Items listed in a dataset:
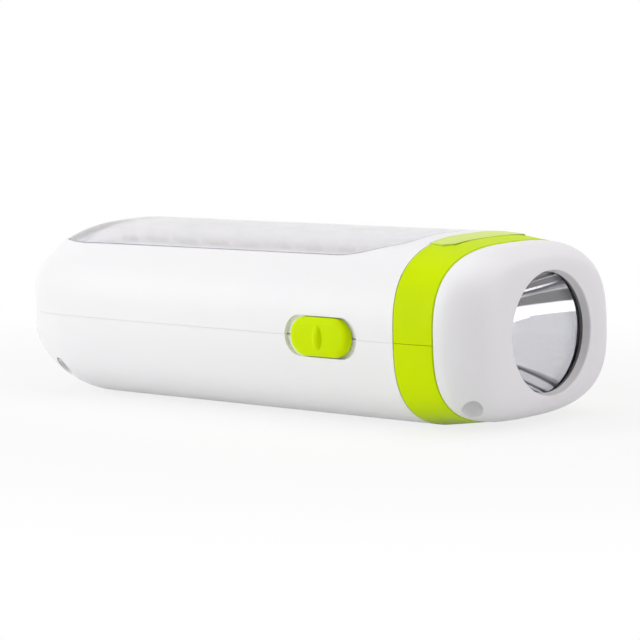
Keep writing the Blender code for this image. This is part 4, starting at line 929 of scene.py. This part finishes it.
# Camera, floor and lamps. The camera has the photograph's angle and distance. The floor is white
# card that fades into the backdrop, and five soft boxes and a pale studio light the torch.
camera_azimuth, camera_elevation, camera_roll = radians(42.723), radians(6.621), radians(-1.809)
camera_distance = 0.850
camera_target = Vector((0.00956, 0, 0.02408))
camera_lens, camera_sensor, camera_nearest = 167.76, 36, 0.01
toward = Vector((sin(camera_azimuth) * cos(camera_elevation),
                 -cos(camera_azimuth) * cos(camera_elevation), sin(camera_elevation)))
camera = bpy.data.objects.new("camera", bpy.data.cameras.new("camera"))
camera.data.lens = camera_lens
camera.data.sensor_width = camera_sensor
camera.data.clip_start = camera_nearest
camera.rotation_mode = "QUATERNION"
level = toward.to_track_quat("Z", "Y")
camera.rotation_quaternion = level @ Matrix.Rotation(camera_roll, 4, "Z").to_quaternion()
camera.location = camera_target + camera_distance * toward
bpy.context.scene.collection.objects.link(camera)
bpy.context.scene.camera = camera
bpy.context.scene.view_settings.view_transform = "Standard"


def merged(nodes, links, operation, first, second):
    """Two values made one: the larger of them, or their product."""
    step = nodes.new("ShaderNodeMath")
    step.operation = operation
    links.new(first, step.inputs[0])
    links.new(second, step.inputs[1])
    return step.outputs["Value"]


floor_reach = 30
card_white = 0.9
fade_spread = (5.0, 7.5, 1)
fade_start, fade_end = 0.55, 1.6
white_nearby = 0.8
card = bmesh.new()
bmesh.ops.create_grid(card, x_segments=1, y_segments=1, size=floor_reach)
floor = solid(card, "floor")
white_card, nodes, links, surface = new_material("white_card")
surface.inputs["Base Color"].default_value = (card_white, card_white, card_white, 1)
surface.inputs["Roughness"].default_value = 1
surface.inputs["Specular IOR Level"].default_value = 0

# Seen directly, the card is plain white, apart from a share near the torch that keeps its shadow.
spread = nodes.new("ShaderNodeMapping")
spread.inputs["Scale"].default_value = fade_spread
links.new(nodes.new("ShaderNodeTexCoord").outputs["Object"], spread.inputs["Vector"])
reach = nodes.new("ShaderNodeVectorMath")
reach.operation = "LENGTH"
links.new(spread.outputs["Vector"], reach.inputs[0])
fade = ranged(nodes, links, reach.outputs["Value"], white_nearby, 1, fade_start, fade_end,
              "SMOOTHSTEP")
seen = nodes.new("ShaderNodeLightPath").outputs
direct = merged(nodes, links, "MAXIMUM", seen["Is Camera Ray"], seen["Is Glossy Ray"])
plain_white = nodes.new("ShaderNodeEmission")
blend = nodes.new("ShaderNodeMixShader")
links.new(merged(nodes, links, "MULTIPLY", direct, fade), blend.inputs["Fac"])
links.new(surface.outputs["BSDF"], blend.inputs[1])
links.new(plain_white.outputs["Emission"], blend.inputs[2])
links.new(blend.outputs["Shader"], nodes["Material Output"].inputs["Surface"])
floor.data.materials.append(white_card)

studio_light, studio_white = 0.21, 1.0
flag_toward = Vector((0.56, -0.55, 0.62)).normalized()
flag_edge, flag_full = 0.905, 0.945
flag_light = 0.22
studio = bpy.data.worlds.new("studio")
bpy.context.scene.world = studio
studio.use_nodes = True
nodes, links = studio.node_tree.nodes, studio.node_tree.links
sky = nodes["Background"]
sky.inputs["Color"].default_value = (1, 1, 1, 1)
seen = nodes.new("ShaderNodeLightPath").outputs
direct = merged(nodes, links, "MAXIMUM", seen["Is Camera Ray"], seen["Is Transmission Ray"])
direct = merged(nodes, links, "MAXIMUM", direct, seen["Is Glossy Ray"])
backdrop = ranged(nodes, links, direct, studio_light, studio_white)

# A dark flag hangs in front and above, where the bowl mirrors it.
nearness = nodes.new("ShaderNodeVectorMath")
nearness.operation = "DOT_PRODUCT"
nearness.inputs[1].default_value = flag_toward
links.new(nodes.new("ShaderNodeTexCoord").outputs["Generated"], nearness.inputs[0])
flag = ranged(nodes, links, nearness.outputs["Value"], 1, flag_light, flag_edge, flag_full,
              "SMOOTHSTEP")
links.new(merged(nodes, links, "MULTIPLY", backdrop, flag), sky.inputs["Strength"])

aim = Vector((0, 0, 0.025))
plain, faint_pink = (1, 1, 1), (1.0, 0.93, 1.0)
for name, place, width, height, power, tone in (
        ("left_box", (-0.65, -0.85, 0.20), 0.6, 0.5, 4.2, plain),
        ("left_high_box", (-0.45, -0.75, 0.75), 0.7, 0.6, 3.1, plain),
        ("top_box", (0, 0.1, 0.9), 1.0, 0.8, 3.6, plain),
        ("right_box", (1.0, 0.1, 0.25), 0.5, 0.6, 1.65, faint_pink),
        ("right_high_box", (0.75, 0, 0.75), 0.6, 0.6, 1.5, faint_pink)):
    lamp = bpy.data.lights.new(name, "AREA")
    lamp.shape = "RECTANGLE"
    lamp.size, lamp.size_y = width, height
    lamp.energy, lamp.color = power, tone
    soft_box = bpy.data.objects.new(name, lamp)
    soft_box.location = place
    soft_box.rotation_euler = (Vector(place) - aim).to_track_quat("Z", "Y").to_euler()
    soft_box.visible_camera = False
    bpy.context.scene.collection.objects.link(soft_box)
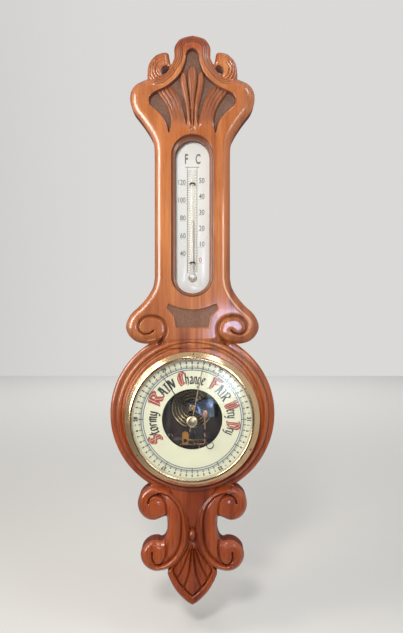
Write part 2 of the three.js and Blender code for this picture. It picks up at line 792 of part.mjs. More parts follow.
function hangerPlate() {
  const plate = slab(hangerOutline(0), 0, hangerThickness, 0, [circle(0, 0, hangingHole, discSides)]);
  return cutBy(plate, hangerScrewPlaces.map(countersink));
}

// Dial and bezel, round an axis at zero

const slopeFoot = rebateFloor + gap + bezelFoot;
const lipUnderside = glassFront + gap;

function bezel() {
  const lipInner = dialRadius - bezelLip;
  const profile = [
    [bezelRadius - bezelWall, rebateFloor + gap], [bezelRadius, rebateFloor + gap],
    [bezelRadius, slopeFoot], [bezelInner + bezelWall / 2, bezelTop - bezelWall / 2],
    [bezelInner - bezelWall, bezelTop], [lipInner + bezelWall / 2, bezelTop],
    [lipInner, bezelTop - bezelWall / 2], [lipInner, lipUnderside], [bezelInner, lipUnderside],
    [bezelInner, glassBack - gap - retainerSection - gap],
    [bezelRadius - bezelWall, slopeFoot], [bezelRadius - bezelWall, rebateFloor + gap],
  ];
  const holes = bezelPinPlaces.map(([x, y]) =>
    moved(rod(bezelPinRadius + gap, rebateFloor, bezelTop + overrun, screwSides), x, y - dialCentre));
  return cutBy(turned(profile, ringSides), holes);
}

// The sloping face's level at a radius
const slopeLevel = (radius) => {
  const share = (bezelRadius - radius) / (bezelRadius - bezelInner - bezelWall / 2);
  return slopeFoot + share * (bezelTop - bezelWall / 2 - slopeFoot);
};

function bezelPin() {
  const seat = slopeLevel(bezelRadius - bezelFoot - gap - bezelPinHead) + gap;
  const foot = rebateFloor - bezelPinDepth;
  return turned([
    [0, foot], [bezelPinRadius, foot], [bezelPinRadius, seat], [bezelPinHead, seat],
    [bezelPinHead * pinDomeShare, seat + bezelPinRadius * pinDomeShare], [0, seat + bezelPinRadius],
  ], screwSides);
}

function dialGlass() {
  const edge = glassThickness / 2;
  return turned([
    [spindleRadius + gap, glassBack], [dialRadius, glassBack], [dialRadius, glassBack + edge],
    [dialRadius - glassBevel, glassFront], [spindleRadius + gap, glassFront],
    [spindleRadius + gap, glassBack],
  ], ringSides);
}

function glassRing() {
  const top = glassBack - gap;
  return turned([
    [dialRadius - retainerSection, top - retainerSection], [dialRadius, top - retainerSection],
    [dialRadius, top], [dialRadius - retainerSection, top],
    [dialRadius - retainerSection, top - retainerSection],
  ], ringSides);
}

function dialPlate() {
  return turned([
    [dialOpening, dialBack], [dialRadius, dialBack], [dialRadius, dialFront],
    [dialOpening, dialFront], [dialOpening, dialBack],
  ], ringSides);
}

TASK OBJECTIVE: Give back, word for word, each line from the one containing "Write part 2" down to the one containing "const lipUnderside = glassFront + gap;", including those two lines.

ANSWER TO THIS EXERCISE:
Write part 2 of the three.js and Blender code for this picture. It picks up at line 792 of part.mjs. More parts follow.
function hangerPlate() {
  const plate = slab(hangerOutline(0), 0, hangerThickness, 0, [circle(0, 0, hangingHole, discSides)]);
  return cutBy(plate, hangerScrewPlaces.map(countersink));
}

// Dial and bezel, round an axis at zero

const slopeFoot = rebateFloor + gap + bezelFoot;
const lipUnderside = glassFront + gap;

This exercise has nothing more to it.